As another user pointed out, what's the end goal here? Why is that a good thing? I don't know. I definitely think hurting the pockets of the poor-er drug addicts is a bit... pointless as you said.

Imagine how much money was spent on this entire operation... it must be a bloody lot, and from what we can see, not a lot of gain either. As a guess, maybe they got some better intelligence, new informants.. which they can use to further their "war on drugs".

In reality, "took down * drug runners who spent * years evading us and supplying * with amount of drugs over * years" looks really good on someone's CV than "Did an undercover bust and put a drug dealer in jail". All comes down to politics in the end doesn't it?

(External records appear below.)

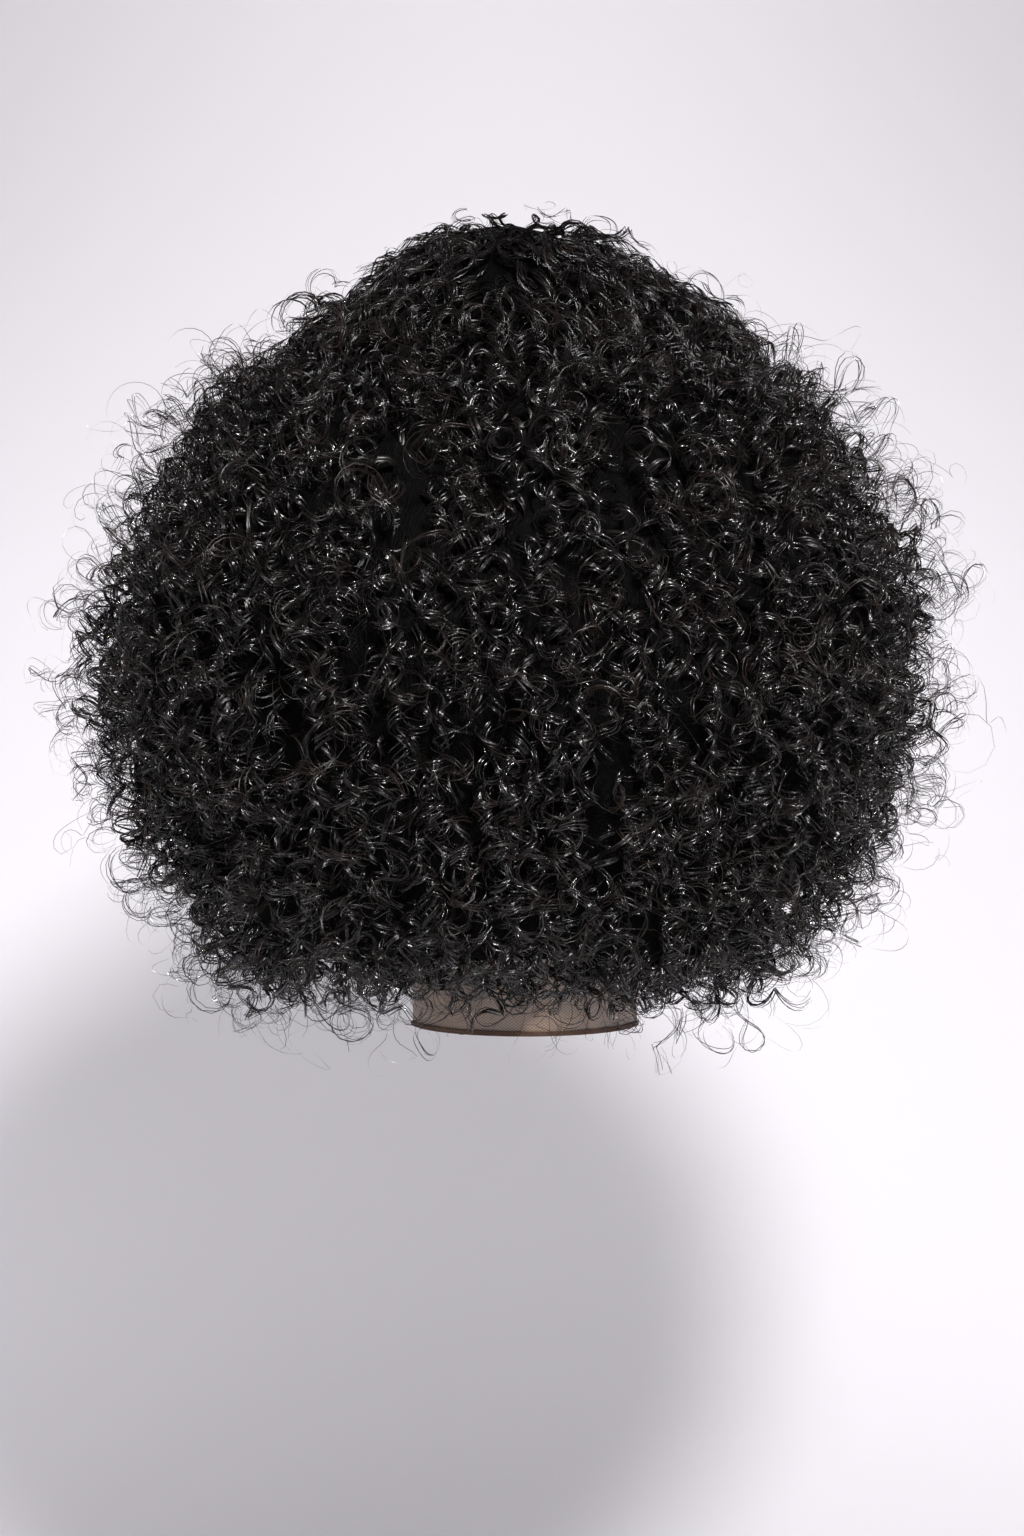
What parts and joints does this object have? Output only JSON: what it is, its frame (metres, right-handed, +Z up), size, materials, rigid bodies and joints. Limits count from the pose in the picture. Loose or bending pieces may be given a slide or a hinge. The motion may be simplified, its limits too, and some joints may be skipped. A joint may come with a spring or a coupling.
{
  "type": "lace front wig",
  "caption": "Round, full wig of tight curls with a sheer lace hairline and a net nape panel, worn over a head.",
  "frame": {"origin": "the highest point of the inside of the cap, where it sits on the crown of the head", "axes": "+Z up, +Y towards the front hairline and the face, +X towards the wearer's right, so -Y is the back"},
  "size_m": [0.4349, 0.4006, 0.4037],
  "materials": {
    "hair": "near-black curled fibre with a soft shine",
    "cap_net": "matt dark brown stretch net",
    "front_lace": "sheer beige lace",
    "nape_net": "open beige net with brown threads",
    "hem_tape": "stitched brown tape"
  },
  "bodies": {
    "root": {"hair": "hair", "cap": "cap_net", "lace_front": "front_lace", "nape_lace": "nape_net", "nape_hem": "hem_tape"}
  },
  "joints": []
}
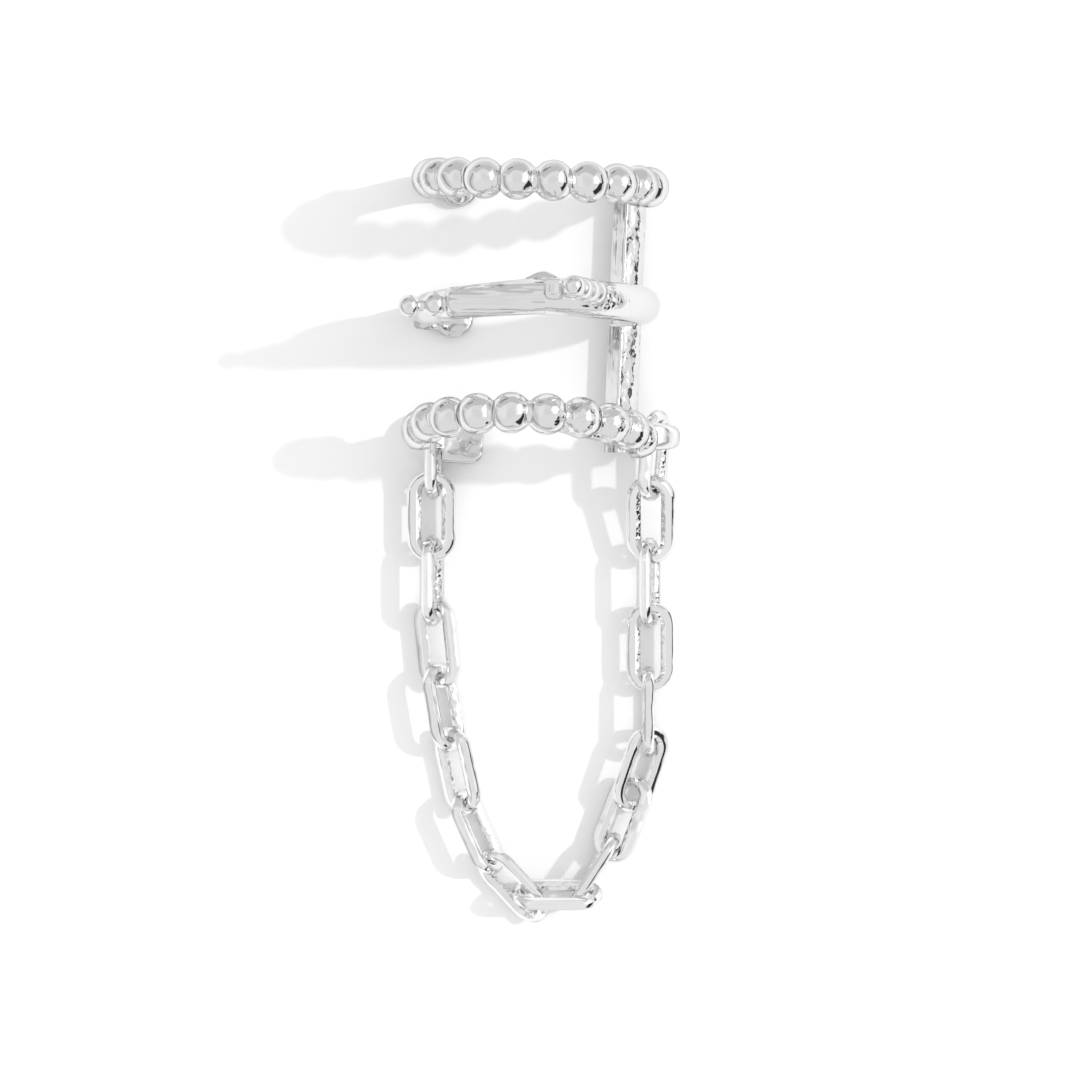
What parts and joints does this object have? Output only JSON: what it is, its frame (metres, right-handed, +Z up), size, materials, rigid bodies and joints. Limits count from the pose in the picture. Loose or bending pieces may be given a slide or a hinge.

> In reality, "took down * drug runners who spent * years evading us and supplying * with amount of drugs over * years" looks really good on someone's CV

What I found most interesting was the disconnect between the reality of the drug operations, and the information the DEA had. The DEA thought a $2M transaction was huge and rare. The drug dealers were doing that amount regularly.

In the end, the only way the DEA got inside the organization was that someone talked. If everyone had kept quiet, the DEA would still have no idea about the scale of the operation.


> what's the end goal here? Why is that a good thing?

Less supply means less consumption, period. Increased price is just a mechanism that determines who still gets to consume how much.

Of course, it also incentivizes getting the supply back up.


> Of course, it also incentivizes getting the supply back up.

I think you answered yourself, didn't you?

One thing I've observed about (legal or otherwise) markets with inelastic demand is that temporary supply shortages tend to translate into permanent price increases.

So, what DoJ has accomplished is a pretext for dealers to hike their margins, and an incentive for desperate addicts to rely on more violent means to support their usage.

Basically, Merry Christmas and a Fucked-up New Year...


If you're addicted price won't matter. You will find a way to get that money and that probably means theft/mugging etc. The only people hurt by this are ordinary citizens.


Let's say less supply interdiction in this case, at least locally, and for a certain period, actually reduces consumption of cocaine.

What's the benefit? What's the cost?